On BK Staying as Tinder’s CEO for Now:
“If we hired another CEO or if we promoted from within, it would lead to 6 months of retraining this person, doing a Tinder for Dummies course. Like, (see what I mean?) we just don't have the time for that. We want to see how this team performs, and I'm confident around our team.” -- CEO Bernard Kim
Capital Allocation:
- Getting more interested in M&A as competitors become much cheaper.
- Will continue to buy back stock if it thinks the stock is cheap like it thinks now.
8. Revolve Group (RVLV) -- Investor Conference
New Partnership:
Revolve is partnering with Jennifer Lopez on an “exclusive new footwear line.” This adds to key partnerships with global icons like Elsa Hosk and Kendall Jenner.
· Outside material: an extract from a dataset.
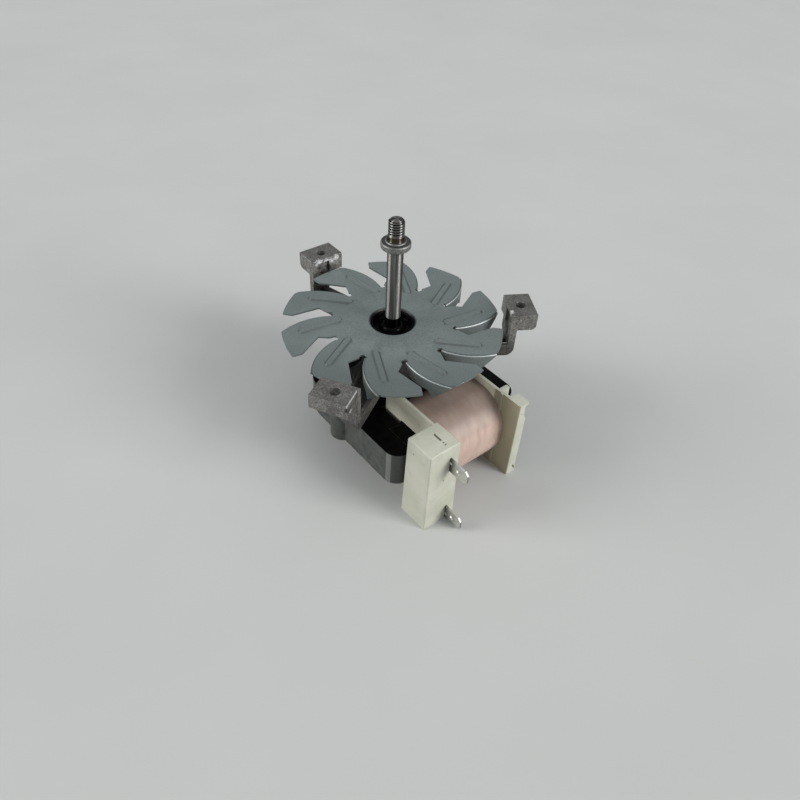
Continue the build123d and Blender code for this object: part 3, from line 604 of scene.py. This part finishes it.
def skin_radius(height, share, low, top, radius):
    """The skin's radius at a height, at a share of the way round; the grooves wind once a pitch."""
    if height == low:
        return radius - FOOT_CHAMFER
    if NECK_LOW <= height <= THREAD_LOW - 0.1:
        return NECK_RADIUS
    if height <= THREAD_LOW:
        return radius
    phase = ((height - THREAD_LOW) / THREAD_PITCH - share) % 1.0
    groove = 1.0 - min(1.0, max(0.0, (abs(phase - 0.5) - CREST_HALF) / FLANK_RUN))
    fade = min(1.0, (height - THREAD_LOW) / (THREAD_RUN_IN * THREAD_PITCH))
    return min(radius - THREAD_DEPTH * groove * fade, radius - max(0.0, height - (top - TIP_CHAMFER)))


def threaded_shaft(material):
    """The whole shaft turned as one skin, with the helical crests of its M6 end."""
    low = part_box("shaft")[0].z / MM
    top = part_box("shaft")[1].z / MM
    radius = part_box("shaft")[1].x / MM
    heights = [low, low + FOOT_CHAMFER, *PLAIN_RINGS]
    heights += [NECK_LOW - 0.05, NECK_LOW, NECK_LOW + 0.1, THREAD_LOW - 0.15, THREAD_LOW]
    step = THREAD_PITCH / THREAD_STEPS
    heights += [THREAD_LOW + step * k for k in range(1, int((top - THREAD_LOW) / step))]
    heights.append(top)
    vertices = []
    for height in heights:
        for k in range(SKIN_SIDES):
            angle = 2 * math.pi * k / SKIN_SIDES
            size = skin_radius(height, k / SKIN_SIDES, low, top, radius)
            vertices.append((size * math.cos(angle), size * math.sin(angle), height))
    faces = []
    for row in range(len(heights) - 1):
        for k in range(SKIN_SIDES):
            a = row * SKIN_SIDES + k
            b = row * SKIN_SIDES + (k + 1) % SKIN_SIDES
            faces.append((a, b, b + SKIN_SIDES, a + SKIN_SIDES))
    last = len(vertices) - SKIN_SIDES
    foot = len(vertices)
    tip = foot + 1
    vertices += [(0, 0, low), (0, 0, top)]
    for k in range(SKIN_SIDES):
        after = (k + 1) % SKIN_SIDES
        faces.append((after, k, foot))
        faces.append((last + k, last + after, tip))
    data = bpy.data.meshes.new("threaded_shaft")
    data.from_pydata([Vector(v) * MM for v in vertices], [], faces)
    data.materials.append(material)
    data.update()
    data.shade_smooth()
    piece = bpy.data.objects.new("threaded_shaft", data)
    bpy.context.scene.collection.objects.link(piece)
    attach(piece, "rotor")
    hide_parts("shaft")


# Floor and lights


def lamp(name, azimuth, elevation, distance, width, height, power):
    """A rectangular lamp that looks at the origin from the direction and distance given."""
    turn = math.radians(azimuth)
    rise = math.radians(elevation)
    level = distance * math.cos(rise)
    place = Vector((level * math.cos(turn), level * math.sin(turn), distance * math.sin(rise)))
    data = bpy.data.lights.new(name, "AREA")
    data.shape = "RECTANGLE"
    data.size = width
    data.size_y = height
    data.energy = power
    light = bpy.data.objects.new(name, data)
    light.location = place
    light.rotation_euler = place.to_track_quat("Z", "Y").to_euler()
    bpy.context.scene.collection.objects.link(light)


def studio():
    """Floor, even world light and the lamps."""
    data = bpy.data.meshes.new("floor")
    z = FLOOR_LEVEL * MM
    corners = [(x * FLOOR_HALF, y * FLOOR_HALF, z) for x, y in ((-1, -1), (1, -1), (1, 1), (-1, 1))]
    data.from_pydata(corners, [], [(0, 1, 2, 3)])
    data.materials.append(studio_floor())
    floor = bpy.data.objects.new("floor", data)
    bpy.context.scene.collection.objects.link(floor)
    world = bpy.data.worlds.new("studio")
    world.use_nodes = True
    background = world.node_tree.nodes["Background"]
    background.inputs["Color"].default_value = WORLD_COLOR
    background.inputs["Strength"].default_value = WORLD_STRENGTH
    bpy.context.scene.world = world
    for values in LAMPS:
        lamp(*values)


bpy.context.scene.view_settings.view_transform = "Standard"
place_camera()
dress_all()
threaded_shaft(turned_steel())
studio()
On Inflation & Pricing Power:
- Revolve continues to be able to pass inflationary price increases on to its end customer for 3rd party brands.
- In terms of owned-brands, it has also been able to pass on price increases and continue to price its items similarly to 3rd party offerings.
On International:
International phase 1 for Revolve is localizing the user shopping experience and infusing the same layers of convenience that North American shoppers enjoy. This means free returns, expedient shipping and localized pricing with automated duty/tariff calculation & compliance. The company is “close to being finished” with this phase. Once complete, it will focus more on product assortment per region before finally ramping up marketing spend.
On Fulfillment:
- The new East Coast facility is now fulfilling returns and about to begin shipping new inventory orders. This will cut down on fulfillment miles and should offer some cost savings starting in 2024.
- It continues to explore smaller international fulfillment centers to localize this process even more. Interestingly (& I think thankfully), we were told it will go about this through 3rd party logistics partners vs. doing it all internally in the U.S. This takes a sizable chunk of the execution and margin risk out of international proliferation.
- As of now, most returns go all the way back to its California facility. As new centers open up, it will find fuel and delivery cost leverage.
- It will NOT focus on making returns harder for customers to cut costs. Free returns and “turning your house into a dressing room” are big pieces of its value proposition and why its return rate is so high. It’s by design. Still, it WILL focus on things like augmented reality-infused shopping to better match customers with styles and sizes to reduce returns via that avenue.
Revolve modeled 0 improvement to fulfillment costs for 2023 vs. 2022. Already we’ve seen fuel prices tank. If tailwinds like this persist, there will be upside to its profit guidance.
On New Categories:
- Management sees beauty growing well beyond the 3% of revenue that it makes up today over time.
- Athleisure and men’s apparel are key areas of growth focus for 2023.